Retype, exactly as written, every line from the one containing "# Cutwaters of the left" down to the one containing "obj.parent = None", including both, and nothing else.

====================

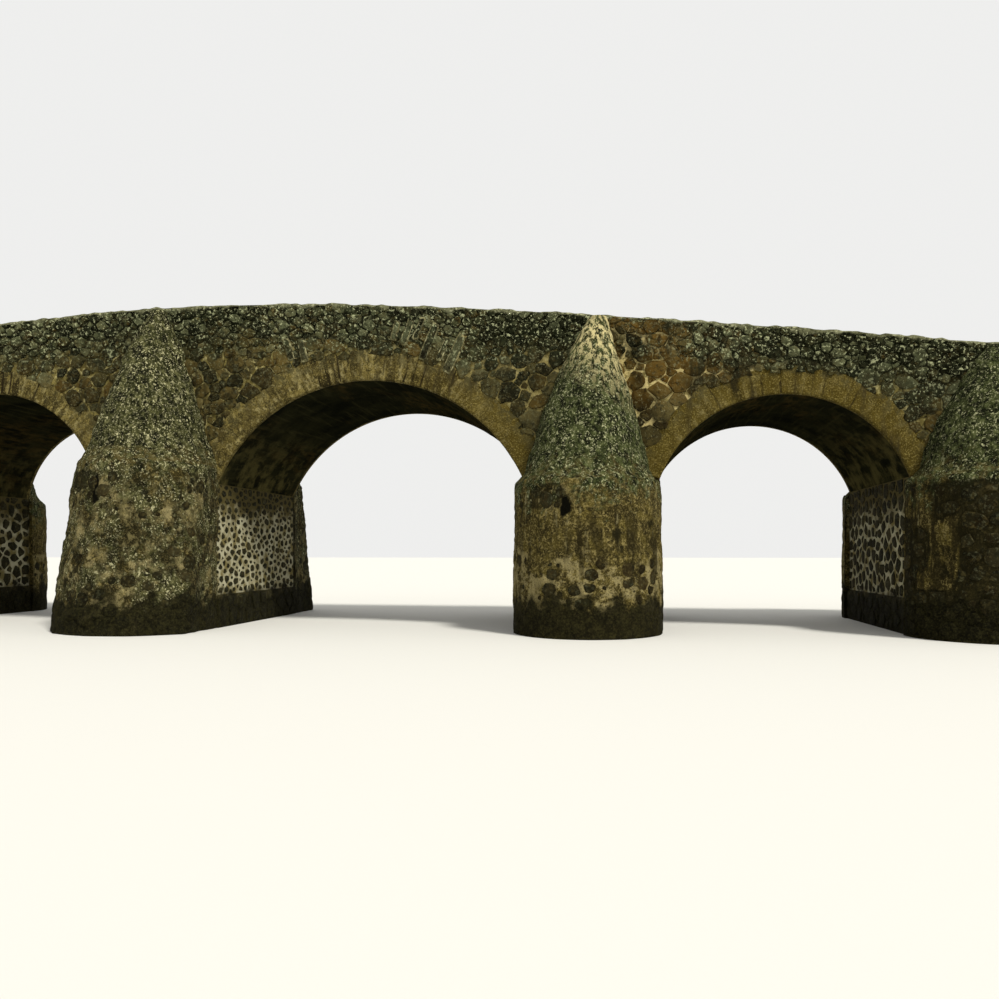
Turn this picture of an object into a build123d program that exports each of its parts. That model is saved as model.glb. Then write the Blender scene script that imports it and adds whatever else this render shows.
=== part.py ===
from build123d import *
from math import acos, tan
import os

# Stone arch bridge of three arches, with two river piers, two abutments and rounded cutwaters.
# Lengths are in mm, X runs along the bridge, the photographed face looks to -Y and Z is up.
# The origin is at the lowest waterline, under the middle of the large arch.

# Overall size
abutment_length = 4730
bridge_width = 4700
wall_thickness = 450
springing_level = 3070

# Arches, given by half their span and by their rise above the springing, and laid in springers,
# haunches and a crown that meet where the soffit reaches these shares of its rise
main_half_span = 3280
main_rise = 2115
main_ring_height = 550
side_half_span = 2390
side_ring_height = 500
left_rise = 2010
right_rise = 1650
vault_setback = 100
haunch_from_share = 0.70
crown_from_share = 0.93
pier_width = 2710
side_centre = main_half_span + pier_width + side_half_span

# Road line along the hump of the bridge, carried by the rings with some cover over each crown
cover_over_left_ring = 270
cover_over_main_ring = 275
cover_over_right_ring = 70
crest_above_main_arch = 80
right_pier_above_right_arch = 370
left_end_below_left_arch = 580
right_end_below_right_arch = 790
road_thickness = 120
parapet_height = 710
road_at_left_arch = springing_level + left_rise + side_ring_height + cover_over_left_ring
road_at_main_arch = springing_level + main_rise + main_ring_height + cover_over_main_ring
road_at_right_arch = springing_level + right_rise + side_ring_height + cover_over_right_ring

# Foundations
plinth_height = 700
plinth_ledge = 60
end_wall_thickness = 500

# Cutwaters, each a half-oval drum with a worn shoulder under a tall hood against the wall
pier_centre = main_half_span + pier_width / 2
buttress_centre = side_centre + side_half_span + pier_width / 2
drum_shift = -70
drum_half_width = 1435
drum_projection = 1700
drum_height = 2950
drum_batter = 30
shoulder_height = 110
shoulder_setback = 45
hood_setback = 165
hood_waist_share = 0.56
hood_waist_half_width = 750
hood_top_radius = 150
hood_below_parapet_top = 60
hood_lean = 200

# The left pier's cutwater is older work, wider at its foot and fuller in its hood
left_drum_half_width = 1440
left_drum_height = 3350
left_drum_batter = 460
left_hood_setback = 90
left_hood_waist_share = 0.42
left_hood_waist_half_width = 930
left_hood_lean = 90

# Sketches are cut out of a rectangle that is taller and longer than the bridge
clear = 20000

abutment_face = side_centre + side_half_span
half_length = abutment_face + abutment_length
half_bridge = bridge_width / 2
inner_half_width = half_bridge - wall_thickness

os.makedirs("parts", exist_ok=True)


def save(piece, name):
    """Label a finished solid and write it out under the same name."""
    piece.label = name
    export_step(piece, "parts/" + name + ".step")
    print(name, round(piece.volume / 1e9, 3), "m3")


def section_at(back_y):
    """Vertical plane along the bridge, from which a solid is extruded towards -Y."""
    return Plane.XZ.offset(-back_y)


def road_points(raised):
    """Points of the road line, raised by the given height."""
    return [
        (-half_length, road_at_left_arch - left_end_below_left_arch + raised),
        (-side_centre, road_at_left_arch + raised),
        (-pier_centre, road_at_main_arch + crest_above_main_arch + raised),
        (0, road_at_main_arch + raised),
        (pier_centre, road_at_right_arch + right_pier_above_right_arch + raised),
        (side_centre, road_at_right_arch + raised),
        (half_length, road_at_right_arch - right_end_below_right_arch + raised),
    ]


def only_between(x_from, x_to):
    """Keep what the sketch has between two stations."""
    with Locations(((x_from + x_to) / 2, 0)):
        Rectangle(x_to - x_from, clear, mode=Mode.INTERSECT)


def under_road(x_from, x_to, low, raised):
    """Area between two stations, from a level up to the raised road line."""
    with BuildSketch() as area:
        with BuildLine():
            top = Spline(road_points(raised))
            Polyline(top @ 1, (half_length, low), (-half_length, low), top @ 0)
        make_face()
        only_between(x_from, x_to)
    return area.sketch


def road_strip(x_from, x_to, raised_from, raised_to):
    """Strip between two stations that follows the road line, from one height to another."""
    with BuildSketch() as strip:
        with BuildLine():
            top = Spline(road_points(raised_to))
            base = Spline(road_points(raised_from))
            Line(top @ 0, base @ 0)
            Line(top @ 1, base @ 1)
        make_face()
        only_between(x_from, x_to)
    return strip.sketch


def arch_radius(half_span, rise):
    """Radius of the arc through both springing points and the crown."""
    return (half_span ** 2 + rise ** 2) / (2 * rise)


def arch_centre_level(half_span, rise):
    """Level of the centre of that arc."""
    return springing_level + rise - arch_radius(half_span, rise)


def cut_arch(centre, half_span, rise, height):
    """Cut the disc of an arch, out to the given height above its soffit."""
    with Locations((centre, arch_centre_level(half_span, rise))):
        Circle(arch_radius(half_span, rise) + height, mode=Mode.SUBTRACT)


def arch_band(centre, half_span, rise, height):
    """Add the band between the soffit and the given height, above the springing."""
    radius = arch_radius(half_span, rise)
    with Locations((centre, arch_centre_level(half_span, rise))):
        Circle(radius + height)
        Circle(radius, mode=Mode.SUBTRACT)
    with Locations((centre, springing_level + clear / 2)):
        Rectangle(clear, clear, mode=Mode.INTERSECT)


def wedge(centre, half_span, rise, share, mode):
    """Cut or keep what stands over the soffit above a share of its rise, parted on radial joints."""
    turn = acos(1 - (1 - share) * rise / arch_radius(half_span, rise))
    reach = clear * tan(turn)
    with Locations((centre, arch_centre_level(half_span, rise))):
        Polygon((0, 0), (reach, clear), (-reach, clear), align=None, mode=mode)


def arch_area(arch_part, centre, half_span, rise, height):
    """Area of the springers, the haunches or the crown of an arch."""
    with BuildSketch() as area:
        arch_band(centre, half_span, rise, height)
        if arch_part == "springers":
            wedge(centre, half_span, rise, haunch_from_share, Mode.SUBTRACT)
        if arch_part == "haunches":
            wedge(centre, half_span, rise, haunch_from_share, Mode.INTERSECT)
            wedge(centre, half_span, rise, crown_from_share, Mode.SUBTRACT)
        if arch_part == "crown":
            wedge(centre, half_span, rise, crown_from_share, Mode.INTERSECT)
    return area.sketch


# Left arch, main arch and right arch: name, centre, half span, rise and ring height
arches = [
    ("left", -side_centre, side_half_span, left_rise, side_ring_height),
    ("main", 0, main_half_span, main_rise, main_ring_height),
    ("right", side_centre, side_half_span, right_rise, side_ring_height),
]
arch_parts = ["springers", "haunches", "crown"]

# The two long faces: name, side of the axis and the back of the wall there
faces = [
    ("front", -1, -inner_half_width),
    ("back", 1, half_bridge),
]

# Lengths of the spandrel walls, which meet over the crowns of the arches
spandrel_lengths = [
    ("left_end", -half_length, -side_centre),
    ("left_pier", -side_centre, 0),
    ("right_pier", 0, side_centre),
    ("right_end", side_centre, half_length),
]

# Lengths of the roadway and the parapets, which meet over the piers
road_lengths = [
    ("left", -half_length, -pier_centre),
    ("middle", -pier_centre, pier_centre),
    ("right", pier_centre, half_length),
]


# Plinths, the wider foundation courses at the waterline
with BuildPart() as plinths:
    with BuildSketch():
        with Locations((-pier_centre, 0), (pier_centre, 0)):
            Rectangle(pier_width + 2 * plinth_ledge, bridge_width)
        for side in (-1, 1):
            plinth_face = abutment_face - plinth_ledge
            with Locations((side * (plinth_face + half_length) / 2, 0)):
                Rectangle(half_length - plinth_face, bridge_width)
    extrude(amount=plinth_height)
save(plinths.part, "plinths")


# Piers, solid blocks from the plinth to the springing
for name, side in (("left", -1), ("right", 1)):
    with BuildPart() as pier:
        with BuildSketch(Plane.XY.offset(plinth_height)):
            with Locations((side * pier_centre, 0)):
                Rectangle(pier_width, bridge_width)
        extrude(amount=springing_level - plinth_height)
    save(pier.part, "pier_" + name)


# Abutments, solid blocks with a wall at the road's end that holds the fill
for name, side in (("left", -1), ("right", 1)):
    block_middle = side * (abutment_face + half_length) / 2
    wall_from = min(side * half_length, side * (half_length - end_wall_thickness))
    with BuildPart() as abutment:
        with BuildSketch(Plane.XY.offset(plinth_height)):
            with Locations((block_middle, 0)):
                Rectangle(half_length - abutment_face, bridge_width)
        extrude(amount=springing_level - plinth_height)
        with BuildSketch(section_at(inner_half_width)):
            add(under_road(wall_from, wall_from + end_wall_thickness, plinth_height, -road_thickness))
        extrude(amount=2 * inner_half_width)
    save(abutment.part, "abutment_" + name)


# Vaults, the barrels of the arches between the face rings
for name, centre, half_span, rise, ring_height in arches:
    for arch_part in arch_parts:
        with BuildPart() as vault:
            with BuildSketch(section_at(inner_half_width)):
                add(arch_area(arch_part, centre, half_span, rise, ring_height - vault_setback))
            extrude(amount=2 * inner_half_width)
        save(vault.part, "vault_" + name + "_" + arch_part)


# Face rings, the arch stones seen on the two faces
for name, centre, half_span, rise, ring_height in arches:
    for arch_part in arch_parts:
        with BuildPart() as ring:
            for face, side, back_y in faces:
                with BuildSketch(section_at(back_y)):
                    add(arch_area(arch_part, centre, half_span, rise, ring_height))
                extrude(amount=wall_thickness)
        save(ring.part, "ring_" + name + "_" + arch_part)


# Spandrel walls on the two faces
for name, x_from, x_to in spandrel_lengths:
    with BuildPart() as spandrel:
        for face, side, back_y in faces:
            with BuildSketch(section_at(back_y)):
                add(under_road(x_from, x_to, springing_level, 0))
                for arch, centre, half_span, rise, ring_height in arches:
                    cut_arch(centre, half_span, rise, ring_height)
            extrude(amount=wall_thickness)
    save(spandrel.part, "spandrel_" + name)


# Fill between the spandrel walls, from the vaults up to the roadway
fill_end = half_length - end_wall_thickness
with BuildPart() as fill:
    with BuildSketch(section_at(inner_half_width)):
        add(under_road(-fill_end, fill_end, springing_level, -road_thickness))
        for arch, centre, half_span, rise, ring_height in arches:
            cut_arch(centre, half_span, rise, ring_height - vault_setback)
    extrude(amount=2 * inner_half_width)
save(fill.part, "fill")


# Roadway, the bed that follows the hump between the parapets
for name, x_from, x_to in road_lengths:
    with BuildPart() as roadway:
        with BuildSketch(section_at(inner_half_width)):
            add(road_strip(x_from, x_to, -road_thickness, 0))
        extrude(amount=2 * inner_half_width)
    save(roadway.part, "roadway_" + name)


# Parapets on the two faces
for name, x_from, x_to in road_lengths:
    for face, side, back_y in faces:
        with BuildPart() as parapet:
            with BuildSketch(section_at(back_y)):
                add(road_strip(x_from, x_to, 0, parapet_height))
            extrude(amount=wall_thickness)
        save(parapet.part, "parapet_" + name + "_" + face)


def road_level(station):
    """Level of the road line at a station, read from the line itself."""
    line = Spline(road_points(0))
    upright = Line((station, 0), (station, clear))
    return upright.intersect(line).vertices()[0].Y


def half_oval(centre, level, half_width, projection, stop_at=clear):
    """Half oval behind the back wall face at a level, cut off at a station."""
    with BuildSketch(Plane.XY.offset(level)) as oval:
        with Locations((centre, half_bridge)):
            Ellipse(half_width, projection)
        with Locations((centre, half_bridge - clear / 2)):
            Rectangle(clear, clear, mode=Mode.SUBTRACT)
        with Locations((stop_at + clear / 2, 0)):
            Rectangle(clear, clear, mode=Mode.SUBTRACT)
    return oval.sketch


def drum_solid(side, centre, half_width, height, batter, stop_at=clear):
    """Battered drum with a worn shoulder, its flat back on the wall."""
    with BuildPart() as drum:
        sizes = [
            (0, batter),
            (height - shoulder_height, 0),
            (height - shoulder_height / 3, -shoulder_setback / 3),
            (height, -shoulder_setback),
        ]
        for level, extra in sizes:
            add(half_oval(centre, level, half_width + extra, drum_projection + extra, stop_at))
        loft(ruled=True)
        if side < 0:
            mirror(about=Plane.XZ, mode=Mode.REPLACE)
    return drum.part


def hood_solid(side, centre, low, half_width, waist_share, waist_half_width, lean):
    """Hood that tapers from the drum up to the parapet and leans a little, its back on the wall."""
    top = road_level(centre) + parapet_height - hood_below_parapet_top
    waist_level = low + waist_share * (top - low)
    deeper = drum_projection / drum_half_width
    with BuildPart() as hood:
        add(half_oval(centre, low, half_width, half_width * deeper))
        add(half_oval(centre + lean / 5, waist_level, waist_half_width, waist_half_width * deeper))
        add(half_oval(centre + lean, top, hood_top_radius, hood_top_radius))
        loft()
        if side < 0:
            mirror(about=Plane.XZ, mode=Mode.REPLACE)
    return hood.part


def save_pair(pieces, name):
    """Write a piece on the front face and its like on the back face out together."""
    with BuildPart() as pair:
        add(pieces)
    save(pair.part, name)


def save_cutwaters(centre, name):
    """Drums and hoods at a station on both faces, in the later work's shape."""
    drums = []
    hoods = []
    for face, side, back_y in faces:
        drums.append(drum_solid(side, centre, drum_half_width, drum_height, drum_batter))
        hood = hood_solid(
            side, centre, drum_height, drum_half_width - hood_setback,
            hood_waist_share, hood_waist_half_width, hood_lean,
        )
        hoods.append(hood)
    save_pair(drums, name + "_drums")
    save_pair(hoods, name + "_hoods")


# Cutwaters of the right pier, and buttresses of the same shape on the abutments
save_cutwaters(pier_centre + drum_shift, "cutwater_right")
save_cutwaters(-buttress_centre, "buttress_left")
save_cutwaters(buttress_centre, "buttress_right")


# Cutwaters of the left pier, with a strong batter that stops at the face of the large arch
left_drums = []
left_hoods = []
for face, side, back_y in faces:
    left_drum = drum_solid(
        side, -pier_centre, left_drum_half_width, left_drum_height,
        left_drum_batter, -main_half_span,
    )
    left_hood = hood_solid(
        side, -pier_centre, left_drum_height, left_drum_half_width - left_hood_setback,
        left_hood_waist_share, left_hood_waist_half_width, left_hood_lean,
    )
    left_drums.append(left_drum)
    left_hoods.append(left_hood)
save_pair(left_drums, "cutwater_left_drums")
save_pair(left_hoods, "cutwater_left_hoods")
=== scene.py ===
from collections import namedtuple
from functools import reduce
from math import atan2, cos, pi, radians, sin

import bpy
import numpy as np
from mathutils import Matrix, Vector
from mathutils.bvhtree import BVHTree


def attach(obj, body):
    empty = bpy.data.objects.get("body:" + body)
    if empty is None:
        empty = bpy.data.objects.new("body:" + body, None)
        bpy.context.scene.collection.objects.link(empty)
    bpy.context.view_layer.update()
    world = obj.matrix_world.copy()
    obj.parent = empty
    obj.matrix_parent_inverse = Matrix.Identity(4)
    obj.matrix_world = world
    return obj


# Stone arch bridge: stones, plaster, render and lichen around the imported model.
# Lengths are in metres, X runs along the bridge, the front face looks to -Y and Z is up.

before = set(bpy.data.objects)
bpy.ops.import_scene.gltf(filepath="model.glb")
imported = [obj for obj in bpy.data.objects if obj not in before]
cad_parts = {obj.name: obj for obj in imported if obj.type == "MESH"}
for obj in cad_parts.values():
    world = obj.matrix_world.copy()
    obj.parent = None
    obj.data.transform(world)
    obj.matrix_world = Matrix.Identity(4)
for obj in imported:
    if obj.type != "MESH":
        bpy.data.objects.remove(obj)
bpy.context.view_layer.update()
coarse = 1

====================

* **TASK RESPONSE**
# Cutwaters of the left pier, with a strong batter that stops at the face of the large arch
left_drums = []
left_hoods = []
for face, side, back_y in faces:
    left_drum = drum_solid(
        side, -pier_centre, left_drum_half_width, left_drum_height,
        left_drum_batter, -main_half_span,
    )
    left_hood = hood_solid(
        side, -pier_centre, left_drum_height, left_drum_half_width - left_hood_setback,
        left_hood_waist_share, left_hood_waist_half_width, left_hood_lean,
    )
    left_drums.append(left_drum)
    left_hoods.append(left_hood)
save_pair(left_drums, "cutwater_left_drums")
save_pair(left_hoods, "cutwater_left_hoods")
=== scene.py ===
from collections import namedtuple
from functools import reduce
from math import atan2, cos, pi, radians, sin

import bpy
import numpy as np
from mathutils import Matrix, Vector
from mathutils.bvhtree import BVHTree


def attach(obj, body):
    empty = bpy.data.objects.get("body:" + body)
    if empty is None:
        empty = bpy.data.objects.new("body:" + body, None)
        bpy.context.scene.collection.objects.link(empty)
    bpy.context.view_layer.update()
    world = obj.matrix_world.copy()
    obj.parent = empty
    obj.matrix_parent_inverse = Matrix.Identity(4)
    obj.matrix_world = world
    return obj


# Stone arch bridge: stones, plaster, render and lichen around the imported model.
# Lengths are in metres, X runs along the bridge, the front face looks to -Y and Z is up.

before = set(bpy.data.objects)
bpy.ops.import_scene.gltf(filepath="model.glb")
imported = [obj for obj in bpy.data.objects if obj not in before]
cad_parts = {obj.name: obj for obj in imported if obj.type == "MESH"}
for obj in cad_parts.values():
    world = obj.matrix_world.copy()
    obj.parent = None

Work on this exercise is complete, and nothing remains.